Zdzislaw Polak wants to save rivers from devastation by means of strengthening their banks by pile driving. "There is always tons of material, in other words poles, in the woods -- since it is wood which comes from clearings and doesn't have to be specifically felled. The Forest Inspectorate itself has indicated places which ought to be tidied of precisely this kind of superfluous matter and that would be done by me or my workers. I have constructed a sort of drop-hammer, to drive in the stakes. When it is disassembled, it fits on the roof of a small Fiat."

So far Mr. Polak has not managed to bring any of those who "rule" the rivers around to his idea.

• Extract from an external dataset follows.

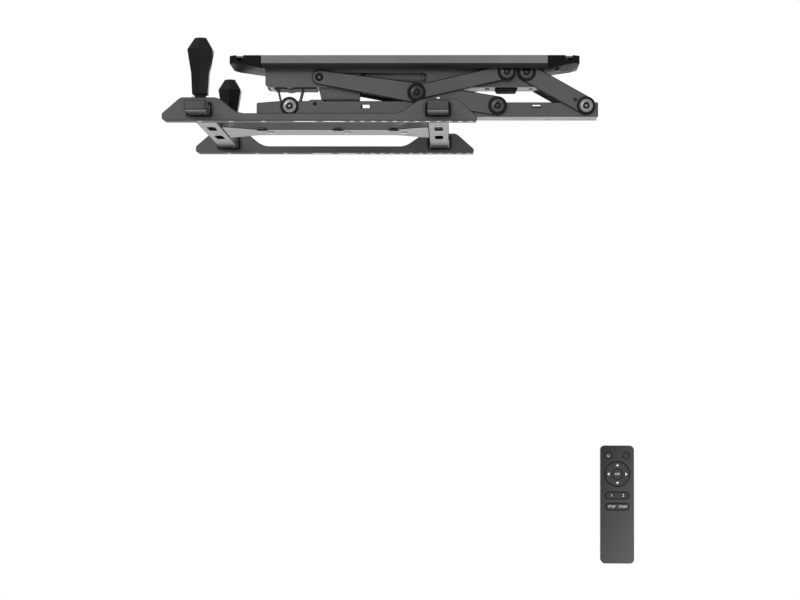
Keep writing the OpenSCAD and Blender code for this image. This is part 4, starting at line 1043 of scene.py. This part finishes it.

Although they acknowledge that he is right and praise his idea, they immediately also say that there is not enough money. "When I asked what the chances were of obtaining a contract to regulate even a small section of the river using my method, I was told in the Environment Protection Department: 'There is a certain lobby which you won't get past. These people even have ways into the Ministry. There is money for it in the central budget and they will always get it. These are huge companies which pay a great deal in taxes. And their price lists are drawn up in such a way that the more concrete goes into a construction, the more it is worth.'"

The truth may well be that the cheap and unbelievably simple methods of Polak form a great threat to the "river monopoly," or the Regional Water Administration Directorate. Their investments tend to be very expensive. "After all, we have to protect the inhabitants from the threat which the river poses, especially in our region." It was at the Directorate that I heard: "Previously people kept far away from the river, which floods wide when it swells. It used to have a lot of room for that and it did not need to be restrained. As civilisation and towns developed, people moved closer to the river, and keeping it in check became increasingly expensive. Now we no longer have a choice -- in order to live we must control the course of the river and its banks which need to be stronger and stronger, and this costs us more and more."

Polak, on the other hand, thinks that it would be a lesser evil if someone's meadow flooded once every five years, so long as the river remains as natural as it can be. "Such a small flood is a lesser evil than what is being done to rivers at the moment!"

What have we in the Zywiec area got left of our original rivers? The top section of the Zabnica, the Sola in Soblowka, the Glinka in Rajcza, the Rycerka and Radecki streams in Rycerka, the Koszarawa in Jelesnia -- these are the fragments of rivers which have fortunately been forgotten about in the era of compulsory regulation. Unfortunately, the Mesznianka has recently been "improved" so effectively that it is heart-breaking. The Olszowka River has been straightened and lined with concrete although it was a natural, centuries-old water course. Apparently it got in someone's way. The same happened with the Kamieniczanka and Bystrzanka Rivers. That is why Zdzislaw Polak has this plea to the authorities: "Give me a length of the river and I'll see to it. Everyone will be able to see what it looks like. Then maybe we will decide whether or not it is worth regulating in this way. If I had my own length of stream, I would have staked it long ago. Unfortunately, I don't."